The data must be returned in full and exactly as given.

begin Stored data

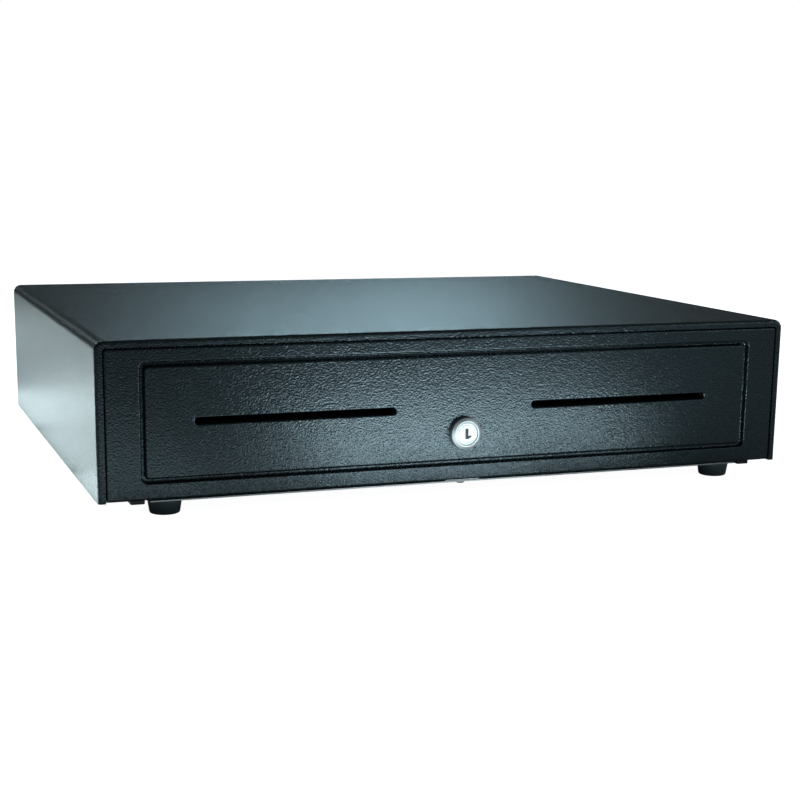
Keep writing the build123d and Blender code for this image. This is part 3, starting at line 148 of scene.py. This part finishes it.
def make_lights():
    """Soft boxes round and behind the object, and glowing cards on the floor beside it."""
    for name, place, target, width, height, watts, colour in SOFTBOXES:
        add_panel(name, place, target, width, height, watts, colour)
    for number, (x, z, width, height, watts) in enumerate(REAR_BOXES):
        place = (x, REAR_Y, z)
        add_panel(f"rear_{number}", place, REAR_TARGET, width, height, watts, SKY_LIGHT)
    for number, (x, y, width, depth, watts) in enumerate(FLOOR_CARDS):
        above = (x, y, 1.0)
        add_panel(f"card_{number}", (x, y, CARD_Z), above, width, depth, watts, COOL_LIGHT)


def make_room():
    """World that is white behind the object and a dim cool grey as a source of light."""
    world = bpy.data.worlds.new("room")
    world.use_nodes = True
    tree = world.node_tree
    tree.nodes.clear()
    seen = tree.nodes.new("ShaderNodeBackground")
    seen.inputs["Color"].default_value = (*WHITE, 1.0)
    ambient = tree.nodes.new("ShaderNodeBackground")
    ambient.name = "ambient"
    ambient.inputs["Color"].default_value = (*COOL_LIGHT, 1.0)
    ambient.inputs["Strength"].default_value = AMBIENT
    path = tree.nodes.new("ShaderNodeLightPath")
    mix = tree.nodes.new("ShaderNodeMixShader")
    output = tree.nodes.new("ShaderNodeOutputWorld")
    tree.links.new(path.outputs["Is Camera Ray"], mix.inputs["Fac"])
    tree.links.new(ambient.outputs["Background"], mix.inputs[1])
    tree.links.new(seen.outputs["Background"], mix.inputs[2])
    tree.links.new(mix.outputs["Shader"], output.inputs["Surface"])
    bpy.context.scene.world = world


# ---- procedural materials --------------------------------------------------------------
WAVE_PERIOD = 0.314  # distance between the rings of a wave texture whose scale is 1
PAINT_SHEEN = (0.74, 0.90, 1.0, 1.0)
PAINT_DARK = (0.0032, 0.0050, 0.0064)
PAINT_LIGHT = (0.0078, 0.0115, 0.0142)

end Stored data

▶ **Written solution**
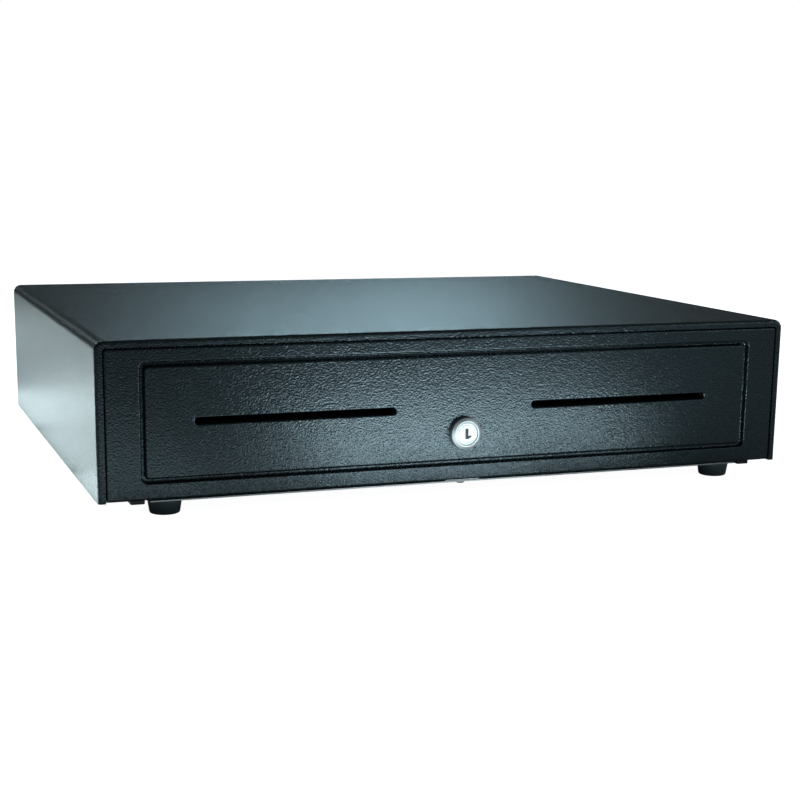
Keep writing the build123d and Blender code for this image. This is part 3, starting at line 148 of scene.py. This part finishes it.
def make_lights():
    """Soft boxes round and behind the object, and glowing cards on the floor beside it."""
    for name, place, target, width, height, watts, colour in SOFTBOXES:
        add_panel(name, place, target, width, height, watts, colour)
    for number, (x, z, width, height, watts) in enumerate(REAR_BOXES):
        place = (x, REAR_Y, z)
        add_panel(f"rear_{number}", place, REAR_TARGET, width, height, watts, SKY_LIGHT)
    for number, (x, y, width, depth, watts) in enumerate(FLOOR_CARDS):
        above = (x, y, 1.0)
        add_panel(f"card_{number}", (x, y, CARD_Z), above, width, depth, watts, COOL_LIGHT)


def make_room():
    """World that is white behind the object and a dim cool grey as a source of light."""
    world = bpy.data.worlds.new("room")
    world.use_nodes = True
    tree = world.node_tree
    tree.nodes.clear()
    seen = tree.nodes.new("ShaderNodeBackground")
    seen.inputs["Color"].default_value = (*WHITE, 1.0)
    ambient = tree.nodes.new("ShaderNodeBackground")
    ambient.name = "ambient"
    ambient.inputs["Color"].default_value = (*COOL_LIGHT, 1.0)
    ambient.inputs["Strength"].default_value = AMBIENT
    path = tree.nodes.new("ShaderNodeLightPath")
    mix = tree.nodes.new("ShaderNodeMixShader")
    output = tree.nodes.new("ShaderNodeOutputWorld")
    tree.links.new(path.outputs["Is Camera Ray"], mix.inputs["Fac"])
    tree.links.new(ambient.outputs["Background"], mix.inputs[1])
    tree.links.new(seen.outputs["Background"], mix.inputs[2])
    tree.links.new(mix.outputs["Shader"], output.inputs["Surface"])
    bpy.context.scene.world = world


# ---- procedural materials --------------------------------------------------------------
WAVE_PERIOD = 0.314  # distance between the rings of a wave texture whose scale is 1
PAINT_SHEEN = (0.74, 0.90, 1.0, 1.0)
PAINT_DARK = (0.0032, 0.0050, 0.0064)
PAINT_LIGHT = (0.0078, 0.0115, 0.0142)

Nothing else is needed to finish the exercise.